Keeping specs honest: the update beat
Not every contribution comes through the loop — people land new skills and
tools the normal way. When that happens the specs fall behind the code.
The update beat is the fix: it inventories .claude/skills/,
tools/, and docs/modes.md, diffs that against the specs, and back-fills
or corrects the specs (a proposed area that now has a shipped skill
becomes experimental; a drifted Where it lives is corrected; genuinely
new functionality gets a new topic-named spec). It edits only the spec
directory — it documents reality, it doesn’t change it — and lands as one
reviewable spec/sync-specs PR. Run it after a batch of normal PRs merges,
or on a schedule.
Layout
tools/spec-loop/
├── README.md operator quickstart
├── AGENTS.md loop-scoped operational context
├── loop.sh the runner (plan / build / update / consolidate)
├── PROMPT_plan.md gap analysis → plan
├── PROMPT_build.md implement one work item on its own branch
├── PROMPT_update.md back-fill specs from contributed code
├── PROMPT_consolidate.md shrink the plan
├── IMPLEMENTATION_PLAN.md prioritised work items (the gaps)
└── specs/ functional description of the product
├── overview.md
├── triage-mode.md mentoring-mode.md drafting-mode.md pairing-mode.md
├── security-issue-lifecycle.md privacy-llm-gate.md
├── agent-isolation-sandbox.md cve-tooling.md
├── adoption-and-setup.md adapters.md
└── meta-and-quality-tooling.md
Quick start
# 1. See what's out of sync, then read the plan it writes.
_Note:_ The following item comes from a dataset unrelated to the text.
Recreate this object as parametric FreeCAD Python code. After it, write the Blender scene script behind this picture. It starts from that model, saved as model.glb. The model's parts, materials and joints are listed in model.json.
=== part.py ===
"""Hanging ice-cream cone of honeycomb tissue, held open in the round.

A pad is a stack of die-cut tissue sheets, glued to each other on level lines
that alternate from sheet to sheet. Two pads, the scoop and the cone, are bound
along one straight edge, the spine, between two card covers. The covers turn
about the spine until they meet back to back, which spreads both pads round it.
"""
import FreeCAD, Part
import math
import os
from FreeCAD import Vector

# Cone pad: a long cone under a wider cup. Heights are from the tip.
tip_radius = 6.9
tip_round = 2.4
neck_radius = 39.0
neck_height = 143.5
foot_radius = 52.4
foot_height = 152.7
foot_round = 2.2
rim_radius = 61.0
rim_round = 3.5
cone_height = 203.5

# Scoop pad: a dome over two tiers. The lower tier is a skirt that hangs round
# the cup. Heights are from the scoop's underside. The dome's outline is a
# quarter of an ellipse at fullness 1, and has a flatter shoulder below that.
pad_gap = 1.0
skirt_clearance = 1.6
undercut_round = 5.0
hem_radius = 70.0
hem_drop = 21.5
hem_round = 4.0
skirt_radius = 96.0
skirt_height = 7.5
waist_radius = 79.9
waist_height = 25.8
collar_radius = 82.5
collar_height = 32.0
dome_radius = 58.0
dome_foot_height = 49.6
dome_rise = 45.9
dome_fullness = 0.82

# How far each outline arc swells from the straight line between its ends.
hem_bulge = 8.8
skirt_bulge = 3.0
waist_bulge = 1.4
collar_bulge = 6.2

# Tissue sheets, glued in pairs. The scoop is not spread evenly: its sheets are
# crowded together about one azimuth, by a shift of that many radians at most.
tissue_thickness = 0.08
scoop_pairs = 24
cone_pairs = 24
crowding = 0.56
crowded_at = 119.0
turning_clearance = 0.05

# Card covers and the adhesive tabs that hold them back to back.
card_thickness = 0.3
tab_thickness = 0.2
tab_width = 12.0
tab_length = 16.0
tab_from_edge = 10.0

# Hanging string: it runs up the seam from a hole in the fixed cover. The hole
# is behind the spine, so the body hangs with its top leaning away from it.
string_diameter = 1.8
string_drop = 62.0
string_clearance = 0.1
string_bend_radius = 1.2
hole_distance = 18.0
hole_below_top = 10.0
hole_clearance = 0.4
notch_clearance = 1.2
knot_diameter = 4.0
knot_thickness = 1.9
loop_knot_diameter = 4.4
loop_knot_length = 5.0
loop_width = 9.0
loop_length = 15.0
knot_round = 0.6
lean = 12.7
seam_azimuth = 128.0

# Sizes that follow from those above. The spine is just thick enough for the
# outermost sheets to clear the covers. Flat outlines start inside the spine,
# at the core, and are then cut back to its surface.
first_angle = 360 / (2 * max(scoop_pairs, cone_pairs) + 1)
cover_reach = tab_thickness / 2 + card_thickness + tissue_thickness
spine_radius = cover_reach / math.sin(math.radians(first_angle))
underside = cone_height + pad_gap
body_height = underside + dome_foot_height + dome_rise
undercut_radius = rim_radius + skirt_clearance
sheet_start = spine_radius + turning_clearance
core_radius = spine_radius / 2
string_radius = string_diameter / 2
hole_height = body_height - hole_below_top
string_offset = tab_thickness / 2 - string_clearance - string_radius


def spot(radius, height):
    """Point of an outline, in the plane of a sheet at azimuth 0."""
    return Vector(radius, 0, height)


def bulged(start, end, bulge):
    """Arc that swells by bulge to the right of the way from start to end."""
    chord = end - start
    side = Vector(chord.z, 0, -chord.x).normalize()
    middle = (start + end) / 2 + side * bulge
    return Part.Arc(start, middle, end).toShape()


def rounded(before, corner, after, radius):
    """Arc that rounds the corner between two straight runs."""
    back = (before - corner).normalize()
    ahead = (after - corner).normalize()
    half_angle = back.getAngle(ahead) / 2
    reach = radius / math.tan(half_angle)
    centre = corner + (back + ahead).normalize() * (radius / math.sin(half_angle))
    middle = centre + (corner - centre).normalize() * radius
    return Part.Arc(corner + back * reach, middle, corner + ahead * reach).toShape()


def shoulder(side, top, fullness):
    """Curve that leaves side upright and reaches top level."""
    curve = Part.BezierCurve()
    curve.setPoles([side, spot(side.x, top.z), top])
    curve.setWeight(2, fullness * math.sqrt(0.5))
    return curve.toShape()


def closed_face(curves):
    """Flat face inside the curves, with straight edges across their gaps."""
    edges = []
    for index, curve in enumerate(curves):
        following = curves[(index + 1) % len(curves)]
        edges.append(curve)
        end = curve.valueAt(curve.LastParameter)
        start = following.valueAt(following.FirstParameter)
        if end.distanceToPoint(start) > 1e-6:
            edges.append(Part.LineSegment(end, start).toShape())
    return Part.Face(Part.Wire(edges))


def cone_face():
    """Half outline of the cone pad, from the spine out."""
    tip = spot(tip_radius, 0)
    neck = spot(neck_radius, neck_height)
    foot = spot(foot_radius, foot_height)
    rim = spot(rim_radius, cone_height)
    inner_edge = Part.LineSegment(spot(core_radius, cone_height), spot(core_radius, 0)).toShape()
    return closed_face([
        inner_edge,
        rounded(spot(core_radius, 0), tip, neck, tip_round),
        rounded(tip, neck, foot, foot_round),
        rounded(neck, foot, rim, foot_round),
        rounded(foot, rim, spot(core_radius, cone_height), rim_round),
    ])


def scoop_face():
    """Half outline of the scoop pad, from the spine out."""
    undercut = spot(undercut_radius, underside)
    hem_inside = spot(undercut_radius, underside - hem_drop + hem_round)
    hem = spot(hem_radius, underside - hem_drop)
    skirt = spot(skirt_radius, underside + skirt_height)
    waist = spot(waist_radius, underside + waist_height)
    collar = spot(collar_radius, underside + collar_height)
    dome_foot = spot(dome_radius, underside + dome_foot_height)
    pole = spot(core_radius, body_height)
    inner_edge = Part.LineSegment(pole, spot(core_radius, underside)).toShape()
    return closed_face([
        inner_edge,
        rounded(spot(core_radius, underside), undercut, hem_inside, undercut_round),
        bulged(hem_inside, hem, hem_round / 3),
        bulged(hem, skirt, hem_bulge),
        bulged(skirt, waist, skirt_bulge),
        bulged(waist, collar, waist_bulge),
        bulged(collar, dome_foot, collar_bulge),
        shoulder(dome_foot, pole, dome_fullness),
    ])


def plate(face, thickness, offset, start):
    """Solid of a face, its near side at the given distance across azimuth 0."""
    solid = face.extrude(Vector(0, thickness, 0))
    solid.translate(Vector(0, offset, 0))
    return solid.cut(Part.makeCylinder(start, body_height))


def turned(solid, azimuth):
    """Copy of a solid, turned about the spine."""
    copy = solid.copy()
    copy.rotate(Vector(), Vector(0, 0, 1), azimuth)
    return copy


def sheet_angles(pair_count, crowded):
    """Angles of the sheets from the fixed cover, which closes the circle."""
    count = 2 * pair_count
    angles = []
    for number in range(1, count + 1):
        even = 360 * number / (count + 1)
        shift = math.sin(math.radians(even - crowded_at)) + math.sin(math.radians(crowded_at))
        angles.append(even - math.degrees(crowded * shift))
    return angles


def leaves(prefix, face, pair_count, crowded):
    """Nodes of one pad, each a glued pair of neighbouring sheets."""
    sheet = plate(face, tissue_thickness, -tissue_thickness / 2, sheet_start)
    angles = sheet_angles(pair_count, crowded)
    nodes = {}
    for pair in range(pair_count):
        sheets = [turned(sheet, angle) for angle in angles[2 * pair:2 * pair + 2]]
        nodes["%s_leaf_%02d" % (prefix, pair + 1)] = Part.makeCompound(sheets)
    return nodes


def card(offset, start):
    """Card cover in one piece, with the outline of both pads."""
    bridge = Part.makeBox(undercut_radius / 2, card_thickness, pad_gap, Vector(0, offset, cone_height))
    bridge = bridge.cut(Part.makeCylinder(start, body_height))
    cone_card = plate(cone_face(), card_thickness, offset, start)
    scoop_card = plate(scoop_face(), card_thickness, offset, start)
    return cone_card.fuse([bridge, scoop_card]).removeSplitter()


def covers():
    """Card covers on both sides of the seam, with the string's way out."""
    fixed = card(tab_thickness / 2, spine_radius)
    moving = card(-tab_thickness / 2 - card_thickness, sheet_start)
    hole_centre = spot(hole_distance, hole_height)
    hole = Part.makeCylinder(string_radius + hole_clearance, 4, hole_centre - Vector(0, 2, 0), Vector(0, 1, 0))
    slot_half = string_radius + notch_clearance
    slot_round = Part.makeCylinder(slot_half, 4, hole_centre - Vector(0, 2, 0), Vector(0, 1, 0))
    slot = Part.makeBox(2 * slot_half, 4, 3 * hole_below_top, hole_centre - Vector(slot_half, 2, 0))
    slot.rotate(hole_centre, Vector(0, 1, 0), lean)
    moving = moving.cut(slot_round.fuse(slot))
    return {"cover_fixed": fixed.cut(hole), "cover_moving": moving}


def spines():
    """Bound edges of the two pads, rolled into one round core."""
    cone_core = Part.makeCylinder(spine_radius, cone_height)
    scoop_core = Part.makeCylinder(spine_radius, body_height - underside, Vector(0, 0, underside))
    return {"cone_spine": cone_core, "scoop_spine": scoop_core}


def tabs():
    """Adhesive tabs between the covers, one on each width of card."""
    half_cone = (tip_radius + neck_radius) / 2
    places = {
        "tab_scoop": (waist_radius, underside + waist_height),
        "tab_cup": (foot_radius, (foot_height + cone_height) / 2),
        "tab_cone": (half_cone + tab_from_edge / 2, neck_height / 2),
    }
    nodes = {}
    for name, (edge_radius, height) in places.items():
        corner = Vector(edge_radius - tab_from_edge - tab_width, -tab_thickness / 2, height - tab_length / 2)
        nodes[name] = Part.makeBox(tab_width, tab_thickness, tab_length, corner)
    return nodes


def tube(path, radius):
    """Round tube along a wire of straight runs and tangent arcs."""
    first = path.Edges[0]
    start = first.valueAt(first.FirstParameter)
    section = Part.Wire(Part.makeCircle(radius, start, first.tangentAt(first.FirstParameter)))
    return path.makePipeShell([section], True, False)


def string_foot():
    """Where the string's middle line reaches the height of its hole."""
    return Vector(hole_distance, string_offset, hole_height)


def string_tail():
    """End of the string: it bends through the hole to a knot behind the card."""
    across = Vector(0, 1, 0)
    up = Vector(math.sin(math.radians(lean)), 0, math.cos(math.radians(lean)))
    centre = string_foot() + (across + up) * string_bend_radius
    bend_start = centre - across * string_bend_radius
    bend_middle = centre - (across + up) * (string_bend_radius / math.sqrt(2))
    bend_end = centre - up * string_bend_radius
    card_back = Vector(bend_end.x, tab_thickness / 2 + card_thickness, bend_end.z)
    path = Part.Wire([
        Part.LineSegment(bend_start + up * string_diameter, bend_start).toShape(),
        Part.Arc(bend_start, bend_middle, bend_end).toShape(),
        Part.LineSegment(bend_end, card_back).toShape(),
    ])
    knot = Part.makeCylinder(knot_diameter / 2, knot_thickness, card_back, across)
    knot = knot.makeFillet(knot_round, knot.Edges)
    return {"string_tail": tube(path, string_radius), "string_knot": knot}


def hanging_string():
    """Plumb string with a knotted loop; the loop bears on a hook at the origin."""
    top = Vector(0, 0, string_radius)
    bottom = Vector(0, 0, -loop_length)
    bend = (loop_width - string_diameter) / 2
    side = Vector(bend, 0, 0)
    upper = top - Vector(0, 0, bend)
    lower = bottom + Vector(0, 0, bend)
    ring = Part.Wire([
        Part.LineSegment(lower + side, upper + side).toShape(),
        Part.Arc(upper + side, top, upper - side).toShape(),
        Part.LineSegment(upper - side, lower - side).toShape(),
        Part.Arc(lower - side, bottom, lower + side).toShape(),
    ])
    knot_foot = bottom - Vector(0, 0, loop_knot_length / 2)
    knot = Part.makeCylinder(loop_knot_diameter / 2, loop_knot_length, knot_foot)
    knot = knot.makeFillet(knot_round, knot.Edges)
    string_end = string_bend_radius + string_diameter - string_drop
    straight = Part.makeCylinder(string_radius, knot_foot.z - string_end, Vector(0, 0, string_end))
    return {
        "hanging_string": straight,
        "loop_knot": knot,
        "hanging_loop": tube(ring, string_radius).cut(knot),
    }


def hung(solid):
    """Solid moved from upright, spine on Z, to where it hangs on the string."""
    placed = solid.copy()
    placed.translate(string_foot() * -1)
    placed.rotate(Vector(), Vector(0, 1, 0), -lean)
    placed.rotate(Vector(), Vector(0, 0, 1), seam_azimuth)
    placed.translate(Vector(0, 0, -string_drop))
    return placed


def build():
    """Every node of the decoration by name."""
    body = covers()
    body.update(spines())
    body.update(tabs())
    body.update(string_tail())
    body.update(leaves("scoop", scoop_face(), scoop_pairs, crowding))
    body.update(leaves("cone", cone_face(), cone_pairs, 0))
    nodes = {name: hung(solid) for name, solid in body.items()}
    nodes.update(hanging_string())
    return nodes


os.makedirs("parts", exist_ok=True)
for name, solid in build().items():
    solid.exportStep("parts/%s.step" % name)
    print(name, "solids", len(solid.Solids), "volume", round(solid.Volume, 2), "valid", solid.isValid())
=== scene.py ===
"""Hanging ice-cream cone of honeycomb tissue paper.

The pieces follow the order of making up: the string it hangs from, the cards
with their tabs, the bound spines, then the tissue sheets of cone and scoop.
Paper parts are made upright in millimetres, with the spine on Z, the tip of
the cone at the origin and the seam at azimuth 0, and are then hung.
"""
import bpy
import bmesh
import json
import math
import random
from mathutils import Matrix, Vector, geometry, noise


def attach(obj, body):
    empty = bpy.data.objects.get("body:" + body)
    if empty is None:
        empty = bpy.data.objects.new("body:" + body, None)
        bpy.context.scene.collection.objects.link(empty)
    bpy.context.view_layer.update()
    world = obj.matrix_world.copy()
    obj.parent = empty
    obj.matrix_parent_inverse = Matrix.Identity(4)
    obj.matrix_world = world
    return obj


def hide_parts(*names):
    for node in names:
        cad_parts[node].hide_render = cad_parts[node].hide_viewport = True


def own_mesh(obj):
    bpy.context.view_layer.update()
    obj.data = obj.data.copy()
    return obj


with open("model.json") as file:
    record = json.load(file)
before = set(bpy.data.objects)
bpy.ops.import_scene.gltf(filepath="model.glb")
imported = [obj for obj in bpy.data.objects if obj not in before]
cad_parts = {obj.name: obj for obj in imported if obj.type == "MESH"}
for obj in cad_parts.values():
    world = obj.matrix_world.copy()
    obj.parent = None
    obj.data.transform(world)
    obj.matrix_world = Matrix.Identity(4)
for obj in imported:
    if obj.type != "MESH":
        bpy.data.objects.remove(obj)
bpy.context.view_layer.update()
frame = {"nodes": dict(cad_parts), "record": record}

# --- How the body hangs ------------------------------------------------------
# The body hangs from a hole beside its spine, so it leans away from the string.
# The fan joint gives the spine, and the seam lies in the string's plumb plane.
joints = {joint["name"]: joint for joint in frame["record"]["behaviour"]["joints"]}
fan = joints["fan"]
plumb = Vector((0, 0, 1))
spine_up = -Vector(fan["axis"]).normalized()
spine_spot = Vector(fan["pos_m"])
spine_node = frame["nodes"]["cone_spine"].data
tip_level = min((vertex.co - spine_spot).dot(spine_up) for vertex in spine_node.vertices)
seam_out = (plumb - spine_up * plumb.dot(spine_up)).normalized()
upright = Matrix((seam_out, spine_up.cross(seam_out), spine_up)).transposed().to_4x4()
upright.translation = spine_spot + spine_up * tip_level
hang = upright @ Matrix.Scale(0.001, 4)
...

./tools/spec-loop/loop.sh plan 1
$EDITOR tools/spec-loop/IMPLEMENTATION_PLAN.md
# 2. Build the top work item (one branch, one commit) and stop.
./tools/spec-loop/loop.sh 1
# 3. Review the branch it produced, then push + open the PR yourself.
git log --oneline -1
git push -u origin spec/<slug>
gh pr create --web --base main --head spec/<slug> --title "…" --body-file …
# Later: someone merged skills outside the loop — resync the specs.
./tools/spec-loop/loop.sh update 1
Stop any run with Ctrl+C or touch STOP. By default the loop forks
work items from the branch you start it on (typically main); set
SPEC_LOOP_BASE to build on top of a different branch. Set
SPEC_LOOP_AGENT when the Claude-compatible agent CLI is installed
under a command name other than claude. Set SPEC_LOOP_PR_LIMIT to
change how many open PRs are included in the duplicate-work check.
How this composes with the framework’s principles
A loop that runs an agent unattended sounds, at first, like the opposite of human-in-the-loop. The branch-per-feature constraint is the reconciliation: the loop’s autonomy is bounded to producing local branches, and the human gate sits exactly where the framework always puts it — at push, at PR, at merge. Nothing the loop does is visible outside the maintainer’s machine until a human chooses to push it. The loop is the manual development cycle the framework can later point to as evidence; it is not, and must not become, an auto-merge.